Familiarize yourself with the dietary and nutritional requirements of your family members, by age at the MyPyramid website. Consider any special dietary needs of children, who require six daily servings of grains according to the U.S. Department of Agriculture. Women of menstruation age in the family or and vegan and vegetarian family members will need to have their iron and protein needs met.
Figure out the nutritional information for pre-packaged foods by using the label, measuring cups and a calculator. One 2 oz. serving of pasta may have 210 calories. If there are eight servings in the box and your family of four eats an entire box of pasta, some family members may be eating as much as two full servings, or 420 calories.
Find nutritional information for fresh fruits, vegetables, meats, dairy, packaged food and fast foods at the Nutrition Data website. See the Resources section for a link. Use this resource to look up detailed information about individual foods which are fresh, frozen or canned. Modify the serving size that you will be eating to find the most accurate information.

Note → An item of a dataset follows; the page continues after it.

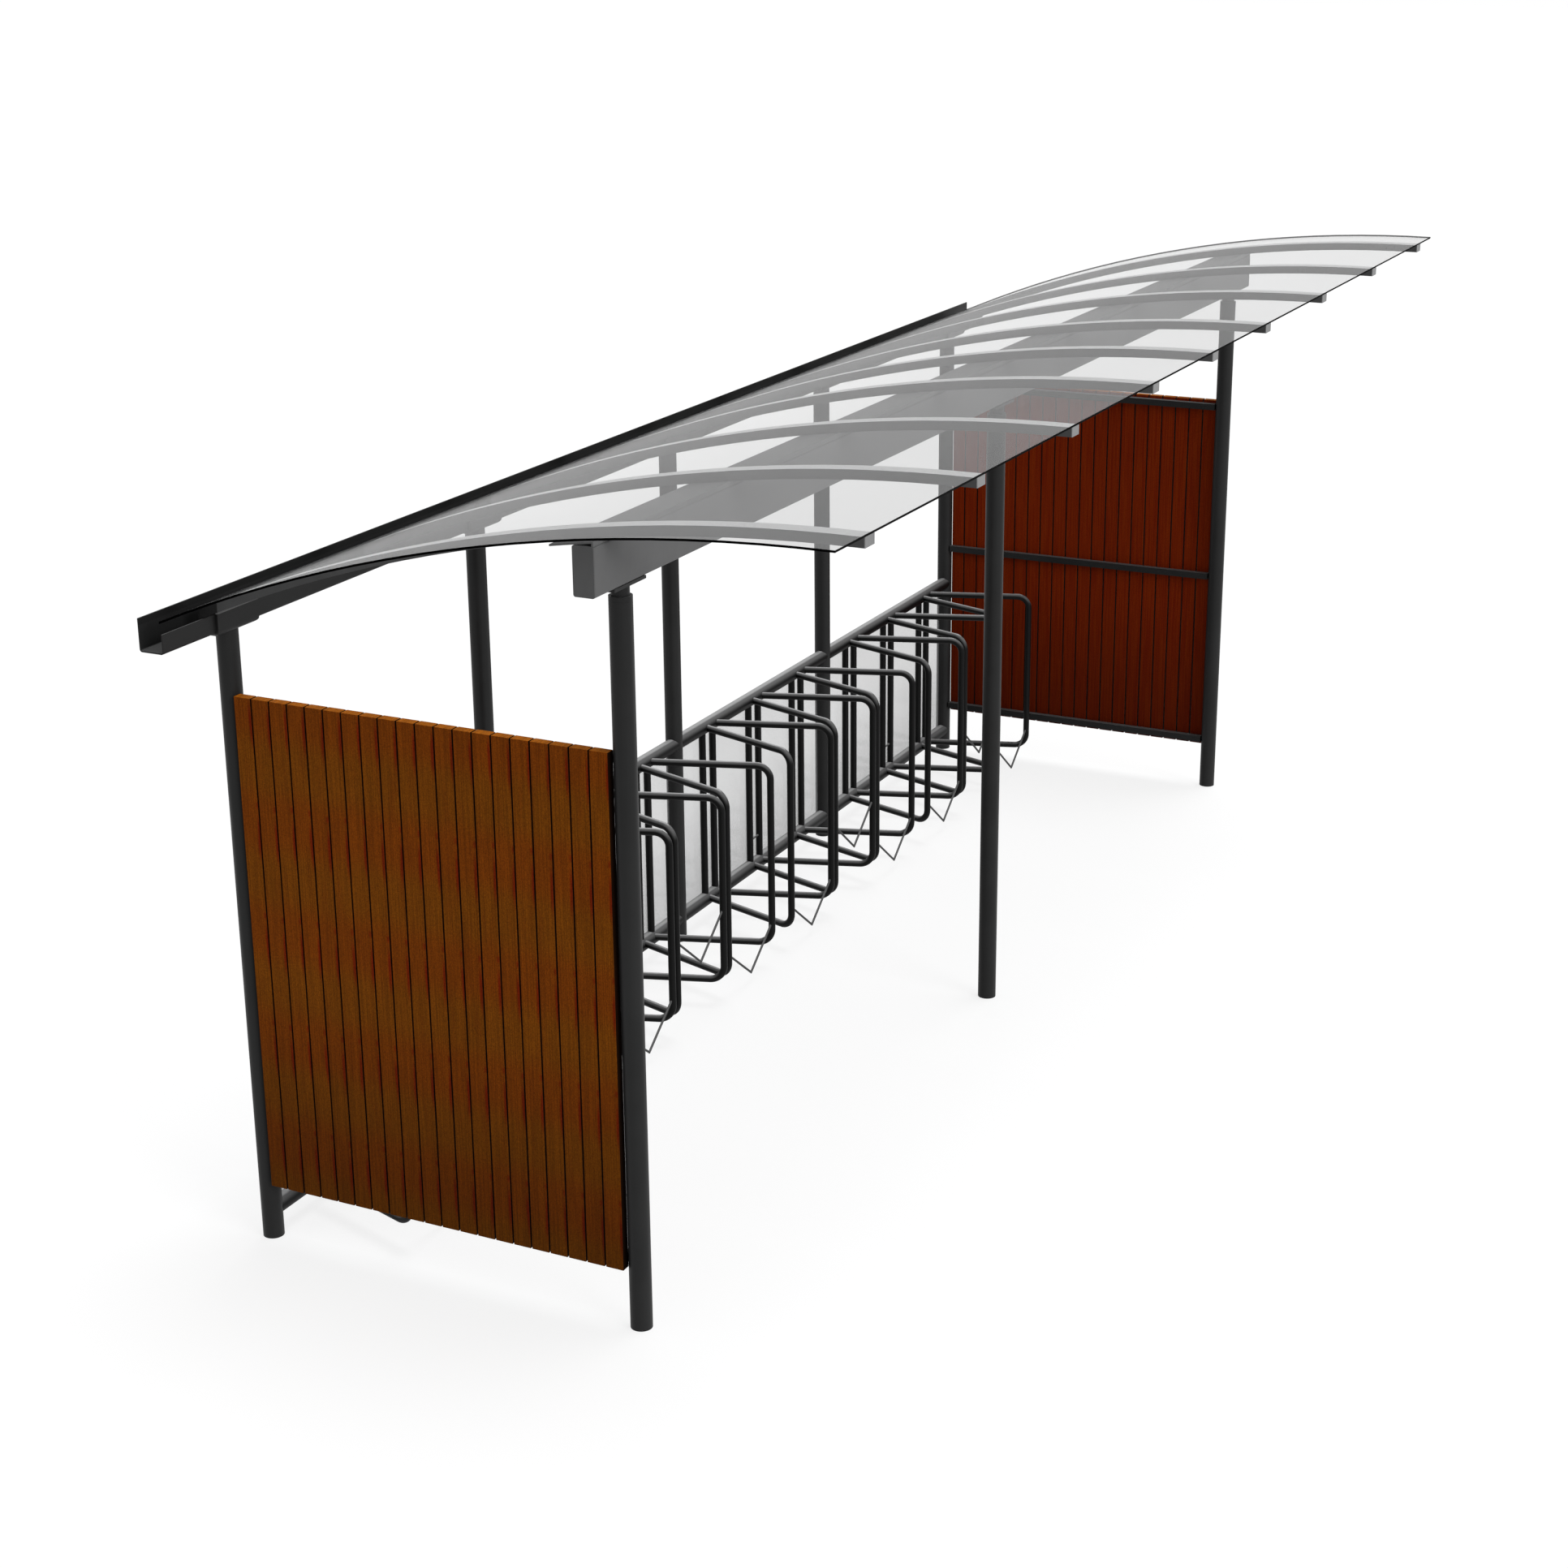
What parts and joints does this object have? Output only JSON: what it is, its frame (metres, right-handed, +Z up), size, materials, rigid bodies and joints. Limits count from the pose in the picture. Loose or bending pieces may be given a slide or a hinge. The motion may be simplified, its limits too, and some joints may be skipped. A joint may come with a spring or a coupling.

Print or bookmark the most nutritious foods you find, to make yourself a binder of information featuring the healthiest foods that you enjoy eating.
Calculate the nutritional information in your favorite recipes using a recipes website which allows you to enter your own recipes. Create a recipe, including exact measurements and ingredients from the sites All Recipes, Big Oven or The Daily Plate. See the Resources section for a link to calculate nutritional values.
Purchase or borrow a calorie counting book if you need a way to calculate nutritional information without a computer. Look up each ingredient individually, and find the calorie count, fat count, carbohydrate grams and protein grams for each one. Write them down. Add the numbers. Divide the number by the number of servings the recipe makes for nutritional information per serving.
- Do not expect the nutritional calculations to be exact unless you measure each ingredient precisely.